According to Alexis de Tocqueville, Americans were born equal without becoming so. In this course, we will examine American political thought with an eye to Tocqueville's famous argument that equality is the most important characteristic of American political and social arrangements. At the same time, we will attempt to test his prediction that Americans, and maybe all democrats, would come to love equality more than liberty and thus create the possibility for a new kind of despotism. Particular attention will be paid to the American Founding, as well as to important attempts at re-founding. Texts will include works of literature, political thought, and political protest. This course will count toward the new Phronesis minor in politics and ethics.

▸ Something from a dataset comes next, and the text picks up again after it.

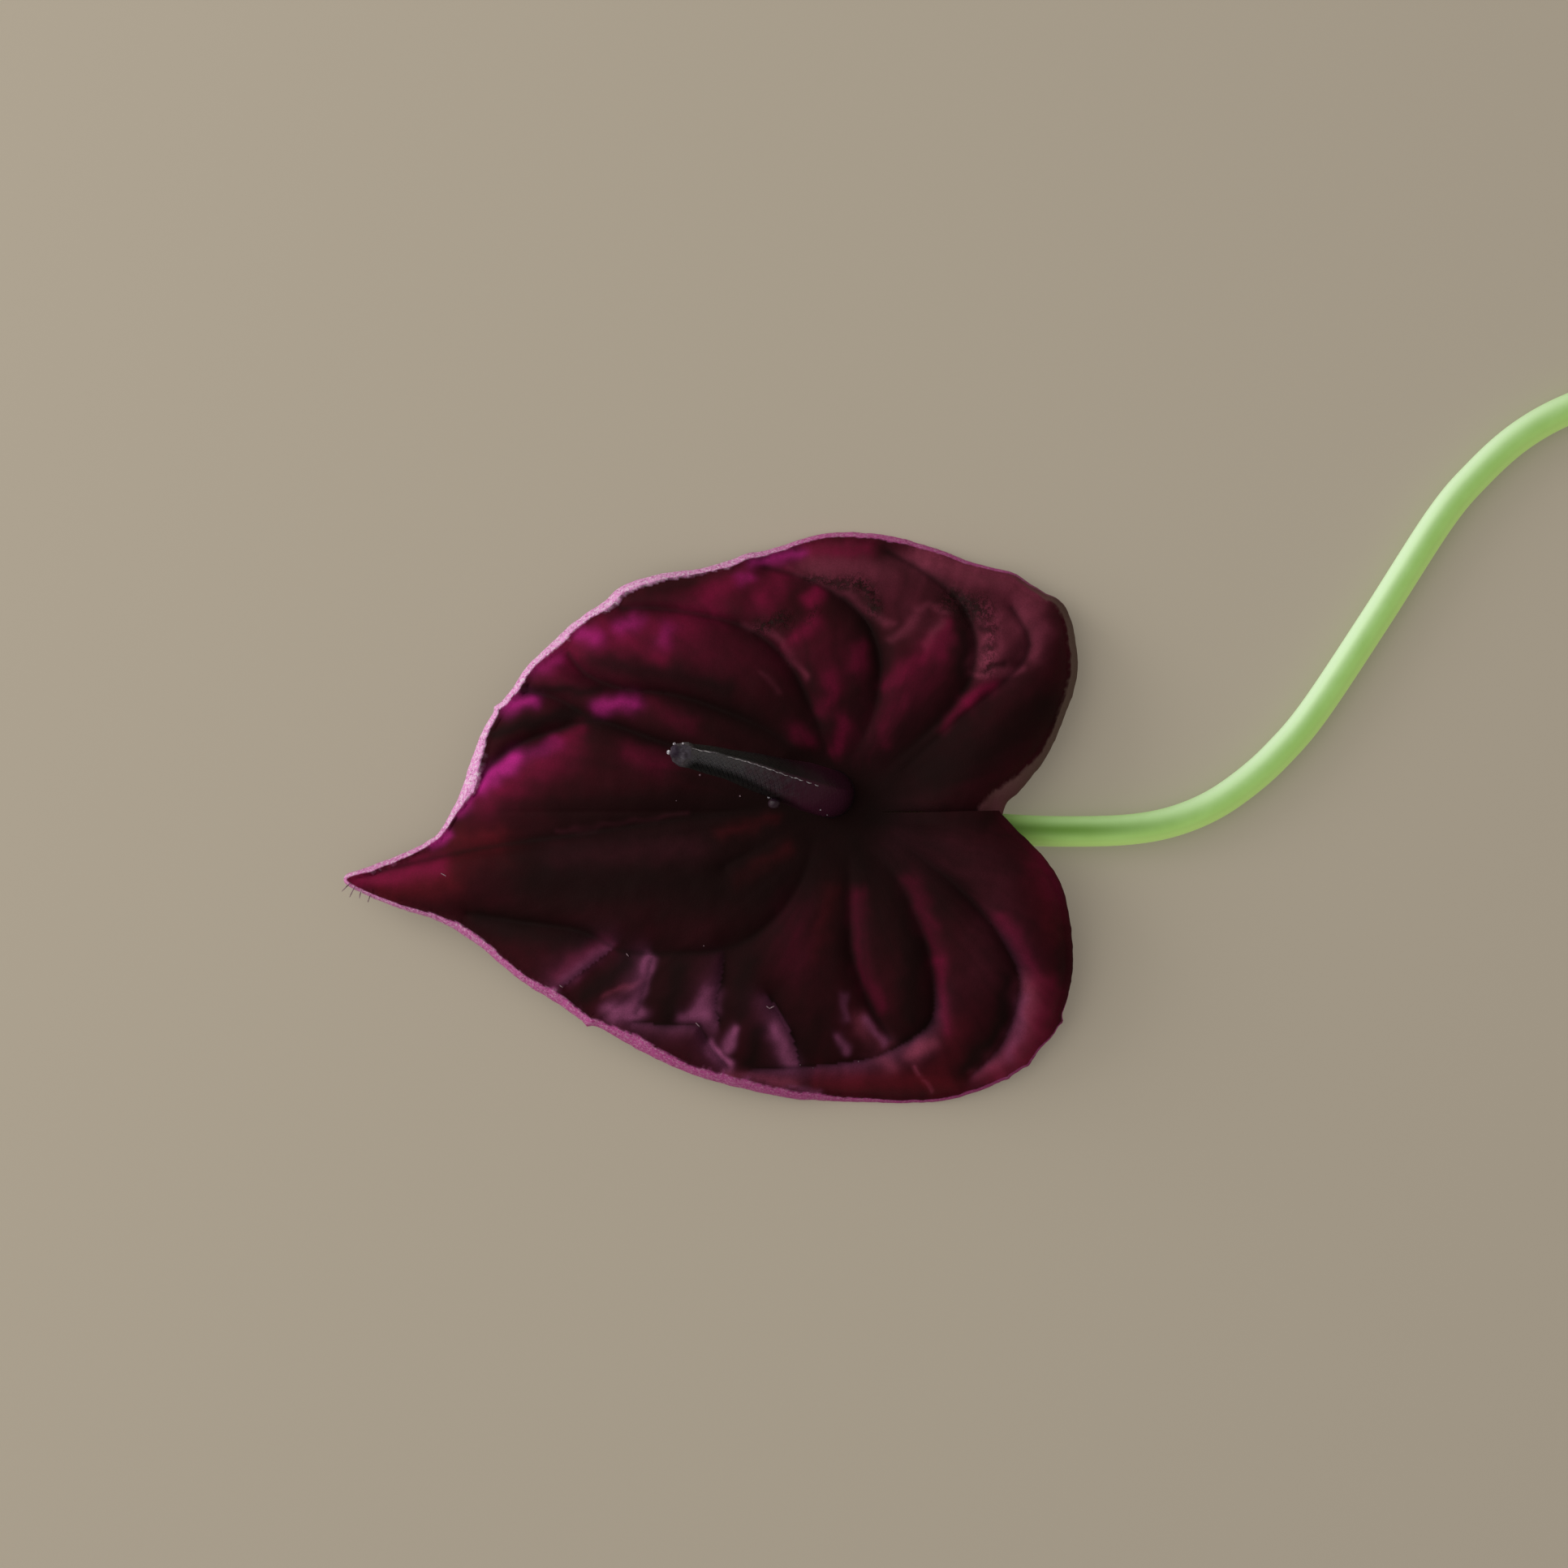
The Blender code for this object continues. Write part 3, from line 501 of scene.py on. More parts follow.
    # Places read off the photograph, in millimetres, after each half-width and strength
    # Besides the flower's own tones, these paint its lit patches as painted highlight and its shaded
    # hollows, in the darkest tone, as painted shade
    streaks: tuple[Streak, ...] = (
        *streaks_of(
            Tone.MAGENTA,
            (1.2, 0.42, ((-41.4, 27.4), (-39.2, 26.4)), 0.5),
            (1.2, 0.46, ((-35.4, 28.4), (-33.4, 29)), 0.5), (1.2, 0.28, ((-28.4, 27.8), (-29, 26)), 0.6),
            (1.2, 0.28, ((-49, 21.8), (-45.2, 23.2)), 0.4),
            (1.1, 0.72, ((-53.2, 15.9), (-50.8, 16.8), (-49.2, 17.2)), 0.4),
            (1.1, 0.56, ((-38.8, 15.8), (-35.8, 16.8), (-33.4, 16.6)), 0.4),
            (1.2, 0.95, ((-57, 4), (-54.5, 6.3), (-51.8, 7.8))), (1.1, 0.22, ((-51.5, 8.2), (-45, 10.5))),
            (0.9, 0.55, ((-60.5, 0), (-57.4, 3.4))), (0.8, 0.62, ((-64.6, -4.8), (-62.2, -3.2))),
            (0.8, 0.35, ((-17.3, 35.8), (-15.8, 36.4))), (0.9, 0.45, ((-15, 38.6), (-8, 40))),
        ),
        *streaks_of(
            Tone.CRIMSON,
            (3.2, 0.5, ((-46, 24), (-38, 27.5), (-29, 28), (-22, 31))), (4.5, 0.2, ((-46, 22), (-26, 25))),
            (1.2, 0.5, ((-29.2, 25.8), (-29.6, 23.8))),
            (1.5, 0.18, ((-38, 16.4), (-31, 16.4), (-25, 13.5))),
            (2.4, 0.55, ((-57, 1.5), (-51, 5.5), (-44, 9))), (1.2, 0.45, ((-45, 10.5), (-41.5, 12.3))),
            (4.0, 0.12, ((-2, 24), (-20, 24))), (4.0, 0.14, ((2, 12), (9, 20))),
            (3.0, 0.15, ((-9.5, -15), (-8.5, -23))),
            (1.6, 0.95, ((-77, -10.6), (-70, -9.6), (-63.5, -8.2))), (1.6, 0.35, ((-34, 9), (-29, 7.2))),
            (1.6, 0.6, ((-22, 33.6), (-18.5, 35.2), (-16, 36.4))), (2.2, 0.6, ((-14, 32.5), (-11, 36.2))),
            (1.4, 0.55, ((-6.5, 40.4), (2, 40.6))), (1.1, 0.8, ((-6.6, 32.3), (-5.5, 33.3))),
            (1.2, 0.6, ((-9.5, 26), (-7.5, 27.5), (-6, 29))), (1.2, 0.45, ((0.6, 22), (1.2, 25))),
            (1.4, 0.45, ((-4.6, 15.5), (-3, 20.5))), (1.3, 0.5, ((-2.4, 9.5), (-1.2, 13.5))),
            (1.2, 0.35, ((-9, 12.5), (-6.5, 11))), (1.4, 0.45, ((5.5, 19.5), (9, 22), (12, 25.5))),
            (1.0, 0.18, ((5, 10.5), (4.6, 13), (6, 16))), (1.4, 0.18, ((8, 17), (12, 21), (15, 26))),
            (1.1, 0.8, ((17.4, 16.8), (19.4, 18.4), (21.2, 19.4))), (0.9, 0.4, ((14, 13), (17, 16.5))),
            (0.9, 0.5, ((13.4, 24), (14.4, 28.8))),
            (1.1, 0.42, ((22.5, -16.5), (25.8, -21.2), (28.4, -26))),
            (1.0, 0.42, ((13, -23), (13.6, -27), (14.4, -33))),
            (1.4, 0.32, ((9.2, -10.6), (11.6, -17.5), (13, -22.5))),
            (1.3, 0.3, ((0.6, -13), (1, -20), (1.8, -25.5), (4, -29.5))),
            (2.0, 0.3, ((28.5, -7.5), (31.5, -13))), (2.0, 0.45, ((30, -27.5), (28.4, -34.5), (23, -40.5))),
            (1.3, 0.55, ((-38.2, -20.8), (-41.8, -23.2), (-44.4, -25.6))),
        ),
        *streaks_of(
            Tone.RED,
            (2.2, 0.6, ((-72, -12), (-62, -10.5))), (2.4, 0.3, ((-62, -7), (-54, -5.5))),
            (1.6, 0.36, ((-61, -4), (-55, -3.6))), (1.0, 0.24, ((-20, -3.3), (-12, -0.8))),
            (1.3, 0.24, ((-17.5, -10.5), (-10, -5.5))), (1.5, 0.14, ((-3.5, -12), (-5.5, -22))),
            (2.4, 0.4, ((29, -27), (30, -31), (27.8, -36.5))), (2.2, 0.22, ((28, -8), (31.5, -19))),
            (1.4, 0.45, ((14, -43), (22, -41), (27, -38.2))), (2.4, 0.25, ((15.5, -33.5), (14.5, -38.5))),
            (1.9, 0.6, ((-5, -41.5), (4, -41.8), (13, -41.5))),
        ),
        *streaks_of(
            Tone.MAUVE,
            (0.7, 0.28, ((6, 26), (8, 27.6), (9.5, 29.5)), 0.2),
            (0.7, 0.3, ((10, 31), (12, 31.8), (14.5, 30.5)), 0.22),
            (0.7, 0.28, ((11.5, 25.5), (12.6, 27.2), (13.5, 29)), 0.2),
            (2.0, 0.55, ((20.5, 23), (21.5, 30))), (1.5, 0.4, ((25, 28.5), (26.5, 31))),
            (1.6, 0.45, ((27.4, 24), (29, 28))),
            (1.9, 0.56, ((28.5, 32.8), (23, 35.8), (17.5, 37.3), (10.5, 39.4))),
            (2.0, 0.34, ((-6, 38), (4.5, 37))),
            (0.6, 0.24, ((-10, 37.5), (-6.5, 35.5), (-4, 34.5), (-1, 33.5), (1, 31.5), (4, 29.5),
             (6, 28.5)), 0.13),
            (0.6, 0.28, ((-16.5, 28.8), (-14, 27.5), (-11, 26), (-9.5, 23.5), (-7, 20.5)), 0.13),
            (0.5, 0.45, ((18.8, 21), (22, 21.1), (26, 21.8)), 0.25),
            (0.5, 0.14, ((-14, 21), (-11.5, 18.5)), -0.3),
            (0.4, 0.14, ((-25, -0.2), (-35, -1.8), (-45, -3.2)), 0.12),
            (3.5, 0.2, ((22, 23), (27, 29), (20, 35), (10, 38))),
            (3.0, 0.16, ((-3, 38), (6, 34), (12, 27))), (2.2, 0.1, ((-45, -6.5), (-25, -5.5))),
            (4.0, 0.09, ((9, -4), (22, -9.5), (20, -24))), (1.2, 0.8, ((9.2, -36.8), (11.6, -35.6))),
            (0.35, 0.7, ((9.5, -39), (10.5, -40.5)), 0.2), (0.35, 0.7, ((11, -41.5), (12.2, -43.3)), 0.2),
            (1.5, 0.45, ((1.5, -32.5), (5, -36))), (1.2, 0.5, ((3.6, -37.8), (6.3, -39.4))),
            (1.0, 0.5, ((-19, -40.2), (-14, -41.2), (-9, -42))),
            (0.4, 0.3, ((-38.5, -28.5), (-32, -25.5)), -0.25),
            (1.9, 0.9, ((27, -27), (27.4, -30), (26.8, -34), (25.2, -37.5), (23, -39.6))),
            (1.0, 0.55, ((22, -39.2), (19.6, -40.8))),
        ),
        *streaks_of(
            Tone.LILAC,
            (1.0, 0.3, ((26, -29), (25.4, -34.5), (24, -38))), (1.3, 0.42, ((-21.8, -28), (-23.4, -31.2))),
            (0.7, 1.0, ((-22, -36), (-20.6, -37.8), (-19, -38.8))),
            (0.7, 0.65, ((-18.2, -33.2), (-19.4, -36.5))),
            (1.1, 0.62, ((-12.2, -33), (-10.8, -36), (-9.4, -38.4))),
            (0.6, 0.4, ((-2.3, -34.3), (-0.7, -36.7))), (0.6, 0.2, ((-1.2, -28), (-1.2, -32))),
            (0.6, 0.55, ((2.2, -32), (5, -35.3))), (0.5, 0.35, ((-10, -42.8), (-5, -43.3))),
            (0.8, 0.35, ((-38.2, -21), (-41.4, -23.6), (-43.8, -25.8))),
            (0.7, 0.8, ((-31.2, -22.6), (-31.9, -25.5), (-32.8, -28.2), (-34.3, -31.4))),
            (1.3, 0.95, ((-36.4, -30.8), (-33.4, -30.6))), (0.9, 0.5, ((-26, -31.4), (-21.6, -30.4))),
        ),
        # Painted shade in the shaded hollows of the face
        *streaks_of(
            Tone.NIGHT,
            (0.8, 0.45, ((1.5, 9.5), (0.8, 14), (1, 18.5))),
            (0.9, 0.4, ((-5, 13.5), (-4.6, 17.5), (-6.4, 22.5))),
            (0.9, 0.4, ((7, 13), (9, 17.5), (10, 21.5))), (0.45, 0.8, ((19.7, 27.7), (22, 28.2)), -0.5),
            (0.45, 0.7, ((20, 25), (22.2, 25.2)), -0.4),
            (0.5, 0.8, ((20, 21.6), (21.5, 22.2), (23.2, 22.5)), -0.5),
            (1.3, 0.85, ((16.8, 21.5), (17, 27))), (3.8, 0.9, ((13, 5.5), (22, 10.5), (29.5, 16))),
            (1.1, 0.55, ((3.2, 17), (3.6, 25), (2, 29))), (2.2, 0.3, ((-2.2, 33), (-0.2, 27))),
            (0.9, 0.95, ((-50, 18.6), (-44.5, 18.4), (-38.5, 18.6))),
            (1.1, 0.95, ((-55, 12), (-49.5, 13.4), (-42.5, 15.2))),
            (1.8, 0.92, ((-39.5, 23), (-33, 21.8), (-27, 20.6), (-19, 18.8))),
            (1.0, 0.5, ((-31, 34), (-24.5, 35.5))), (1.3, 0.5, ((-40, 13.5), (-27.5, 10))),
            (2.0, 0.5, ((-24, 16.5), (-15.5, 14.5))), (6.5, 0.97, ((-48, -10.5), (-36, -10.5), (-14, -11))),
            (4.0, 0.6, ((-42, -3), (-20, 1), (-9, 2))), (2.2, 0.9, ((3, -0.8), (20, -1.2))),
            (3.5, 0.55, ((10, -4), (24, -8))), (4.5, 0.45, ((-6, -24), (14, -12))),
            (2.2, 0.8, ((-57, -16.5), (-48.8, -18.8), (-41, -19.5))), (1.8, 0.5, ((-46, 0.5), (-27, 2))),
            (1.4, 0.9, ((-41, -28.5), (-37.8, -26), (-34.3, -23.3))),
            (2.0, 0.95, ((-28.2, -31), (-27, -27.5), (-26.2, -24))),
            (1.9, 0.75, ((-17.2, -30.5), (-16, -23.5))), (1.4, 0.9, ((-15.7, -38.8), (-14.4, -33.5))),
            (2.2, 0.6, ((-7.5, -36), (-5, -31.5))), (1.7, 0.8, ((10, -20), (8.6, -25.5), (8.6, -31.5))),
            (0.8, 0.6, ((12, -32), (9, -34.5), (6, -35.3))),
            (1.2, 0.85, ((23.4, -25.5), (23, -31), (21.3, -36))), (1.5, 0.8, ((19.5, -36.5), (17.5, -41))),
            (1.0, 0.5, ((32, -18), (32.6, -26))), (1.0, 0.5, ((7.8, -17), (8.4, -22))),
            (1.2, 0.6, ((0.6, -5), (1.4, -8))),
        ),
    )
    # How wide the pale paint of the lip is, how much painted light it takes, most on the left where the
    # light falls, and how violet it is, by the angle round the middle
    lip_paint: Table = (
        (0, 0.0), (42, 0.0), (56, 0.5), (70, 0.8), (112, 0.95), (119, 1.15), (132, 1.15), (152, 0.9),
        (164, 0.75), (172, 0.95), (262, 0.95), (300, 0.9), (314, 0.4), (322, 0.0), (360, 0.0),
    )
    lip_painted_light_by_angle: Table = (
        (0, 0.1), (48, 0.2), (70, 0.32), (95, 0.5), (106, 0.62), (118, 0.72), (130, 0.86), (142, 1.0),
        (176, 1.0), (186, 0.72), (196, 0.66), (215, 0.6), (240, 0.56), (262, 0.48), (290, 0.25),
        (312, 0.12), (360, 0.1),
    )
    lip_violet: Table = (
        (0, 0.3), (60, 0.3), (96, 0.35), (112, 0.9), (128, 1.0), (180, 1.0), (190, 0.7), (204, 0.35),
        (225, 0.2), (300, 0.2), (360, 0.3),
    )
    # The dull strip inside the right margin, whose grey and brown are painted reflection of the pale
    # surroundings: its width, how plain it is and how brown
    strip_widths: Table = (
        (0, 4.0), (7, 3.9), (10, 3.0), (11.5, 2.15), (13.2, 1.75), (15, 1.4), (18.5, 1.0),
        (23, 1.0), (30, 1.2), (40, 1.2), (52, 0.9), (360, 0.9),
    )
    strip_share: Table = ((0, 1.0), (40, 1.0), (58, 0.0), (360, 0.0))
    strip_brown: Table = ((0, 0.0), (8, 0.1), (16, 0.8), (24, 1.0), (360, 1.0))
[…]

Recent Islamic Political Thought

Course & Class Num: POLS 4396H, 32479
Time & Location: TTH 1 :00 – 2:30, TBA
Instructor: Gregory Weiher

In the late eighteenth century, the French invaded Egypt and occupied it for three years. This began a period during which Middle Easterners were unavoidably confronted with Western power and culture. In the nineteenth and early twentieth centuries, Islamic political thought was dominated by what are variously called the Islamic reformers or the Islamic modernists - Jalal al Din al Afghani, Muhammad Abduh, and Rashid Rida. While remaining committed to Islam, the Islamic reformers favored incorporating Western elements - science, reason, constitutional government - into Islamic societies. This movement, however, took place at the elite level of these societies. The reformers were never able to win over the Islamic masses, nor were they able to propose a specific synthesis between reason and revelation. Their influence began to wane in the 1 1930s, and by the time of the creation of Israel (1948), their day was over. There followed a twenty year interval during which secular regimes dominated the political landscape. Arab socialism, as manifested most famously in Nasr's Egypt, rejected Islam except to pay lip service to it in order to pacify traditional elements of society. With the defeat in the 1 1967 war against Israel, secularism was discredited. Those who had been calling for the revival of Islam - Maududi in India/Pakistan beginning in the thirties, Sayyid Qutb in Egypt during the 50s and 60s, and Khomeini in Iran in the 60s and 70s - received a more receptive hearing from peoples who rejected Western political models, whether liberal and democratic or socialist. For Maududi, Qutb, and Khomeini, Islam was above all a political ideology that called for the foundation of an Islamic state. This course examines the work of Afghani, Abduh, Rida, Maududi, Qutb, Khomeini, and Ali Shariati in order to relate Islamic reformism and Islamic radicalism to Western modes of political thought and to each other. This course will count toward the new Phronesis minor in politics and ethics.